Czy wiesz, że komplementy zwiększają pewność siebie u dziecka? Jednak zdarza się i tak, że przez niskie poczucie własnej wartości dziecko zamiast cieszyć się słysząc o sobie coś dobrego, karci się w myślach lub porównuje do ideału, który jest przecież nieosiągalny.
Warto, by komplementy mówione dzieciom były konkretne i znaczące, a przy tym pozbawione oceniania. Tylko jak je prawić, by faktycznie spełniały swoją funkcję i sprawiły, że dziecku zrobi się miło?
Komplementujesz tak dziecko? Wtedy zrezygnuj z oceny
Czy wiesz, że niektóre komplementy prawione dorosłym lub dzieciom mają w sobie element oceny? Być może tego nie dostrzegasz lub osoba, której je prawisz, nie czuje się z tym niekomfortowo. Jeśli jednak tak jest, możesz zrobić coś, by to zmienić, a komplementy wywoływały wyłącznie pozytywny efekt.
Pedagożka prowadząca na Instagramie profil @mama_pedagog_viola tłumaczy, że komplementy w formie oceny niekoniecznie są złe, bo lepiej je prawić, niż unikać mówienia dzieciom czegokolwiek miłego. Jednak czasem zdarza się, że dziecko słysząc je z ust rodzica wcale się nie cieszy - wręcz przeciwnie: czuje presję lub nie jest pewne intencji dorosłego.

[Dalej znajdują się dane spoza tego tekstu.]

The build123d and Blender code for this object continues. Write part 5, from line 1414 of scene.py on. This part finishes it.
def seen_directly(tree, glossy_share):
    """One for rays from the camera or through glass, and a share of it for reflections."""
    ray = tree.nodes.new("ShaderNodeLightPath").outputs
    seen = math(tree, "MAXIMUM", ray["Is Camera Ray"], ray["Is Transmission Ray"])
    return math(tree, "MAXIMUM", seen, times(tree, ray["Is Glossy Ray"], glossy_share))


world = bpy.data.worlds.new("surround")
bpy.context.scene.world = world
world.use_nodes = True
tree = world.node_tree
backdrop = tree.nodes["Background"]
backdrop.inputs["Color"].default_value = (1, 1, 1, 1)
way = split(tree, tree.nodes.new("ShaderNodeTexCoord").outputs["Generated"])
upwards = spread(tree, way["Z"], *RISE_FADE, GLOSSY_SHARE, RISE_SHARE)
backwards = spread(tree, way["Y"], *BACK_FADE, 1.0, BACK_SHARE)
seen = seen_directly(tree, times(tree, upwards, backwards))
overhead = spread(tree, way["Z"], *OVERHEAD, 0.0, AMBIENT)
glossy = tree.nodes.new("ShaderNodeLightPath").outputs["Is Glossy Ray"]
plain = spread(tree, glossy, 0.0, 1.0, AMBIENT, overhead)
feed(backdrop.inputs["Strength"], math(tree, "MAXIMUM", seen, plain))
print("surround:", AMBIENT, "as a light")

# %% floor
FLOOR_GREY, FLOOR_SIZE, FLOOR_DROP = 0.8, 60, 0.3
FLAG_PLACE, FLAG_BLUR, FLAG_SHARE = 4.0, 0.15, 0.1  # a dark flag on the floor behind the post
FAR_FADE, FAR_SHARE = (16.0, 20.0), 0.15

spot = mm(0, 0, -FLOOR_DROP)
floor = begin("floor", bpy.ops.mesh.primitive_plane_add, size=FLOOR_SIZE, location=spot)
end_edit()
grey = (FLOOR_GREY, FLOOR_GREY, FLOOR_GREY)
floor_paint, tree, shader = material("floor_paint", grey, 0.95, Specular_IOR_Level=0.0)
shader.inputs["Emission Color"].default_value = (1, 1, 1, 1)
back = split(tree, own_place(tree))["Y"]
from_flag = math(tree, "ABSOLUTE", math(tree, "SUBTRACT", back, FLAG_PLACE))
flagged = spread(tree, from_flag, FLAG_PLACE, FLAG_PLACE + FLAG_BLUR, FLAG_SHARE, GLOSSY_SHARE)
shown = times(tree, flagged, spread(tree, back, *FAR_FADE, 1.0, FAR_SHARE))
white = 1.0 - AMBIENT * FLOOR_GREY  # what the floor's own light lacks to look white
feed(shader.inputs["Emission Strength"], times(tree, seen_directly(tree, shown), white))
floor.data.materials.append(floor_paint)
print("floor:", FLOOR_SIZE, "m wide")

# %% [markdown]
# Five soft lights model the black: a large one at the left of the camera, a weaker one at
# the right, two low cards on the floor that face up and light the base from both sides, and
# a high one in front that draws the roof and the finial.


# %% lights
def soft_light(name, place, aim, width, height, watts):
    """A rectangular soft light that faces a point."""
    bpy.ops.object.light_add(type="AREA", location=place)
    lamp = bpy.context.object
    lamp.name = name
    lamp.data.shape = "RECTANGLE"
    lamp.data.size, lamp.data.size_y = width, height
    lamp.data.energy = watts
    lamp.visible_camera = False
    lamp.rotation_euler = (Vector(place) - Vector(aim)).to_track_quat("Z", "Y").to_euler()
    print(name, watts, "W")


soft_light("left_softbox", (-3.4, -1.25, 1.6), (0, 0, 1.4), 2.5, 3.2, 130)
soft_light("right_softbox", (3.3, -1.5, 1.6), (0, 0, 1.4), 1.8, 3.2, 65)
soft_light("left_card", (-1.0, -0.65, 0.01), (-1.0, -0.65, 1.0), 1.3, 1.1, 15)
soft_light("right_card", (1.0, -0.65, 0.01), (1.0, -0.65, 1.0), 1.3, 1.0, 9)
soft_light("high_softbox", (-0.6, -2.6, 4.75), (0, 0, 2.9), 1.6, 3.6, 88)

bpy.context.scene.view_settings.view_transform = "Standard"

− Zamiast komplementów w formie oceny daj szansę tej osobie samej się skomplementować
- mówi @mama_pedagog_viola.
Jak to zmienić? Zamiast mówić: „ślicznie wyglądasz”, powiedz np.: „fajnie połączyłaś tę bluzeczkę ze spódnicą”. W ten sposób dziecko samo pomyśli o sobie coś dobrego, bo docenienie jego stylistycznego zmysłu przekona je o tym, że wygląda stylowo i jest to jego zasługa.
Mówisz córce „jesteś mądra”? Spróbuj inaczej
Mówiąc córce, że jest mądra w pewien sposób oceniasz ją, tymczasem możesz sprawić, że sama doceni się w myślach:
„To było bardzo trudne zadanie. Masz wszystkie poprawne odpowiedzi, a do tego skończyłaś przed czasem”.
@mama_pedagog_viola przekonuje, że taka technika jest szczególnie przydatna właśnie w przypadku dzieci, bo uczy je jak analizować własne zachowanie i swojego poczucia wartości nie uzależniać od opinii innych.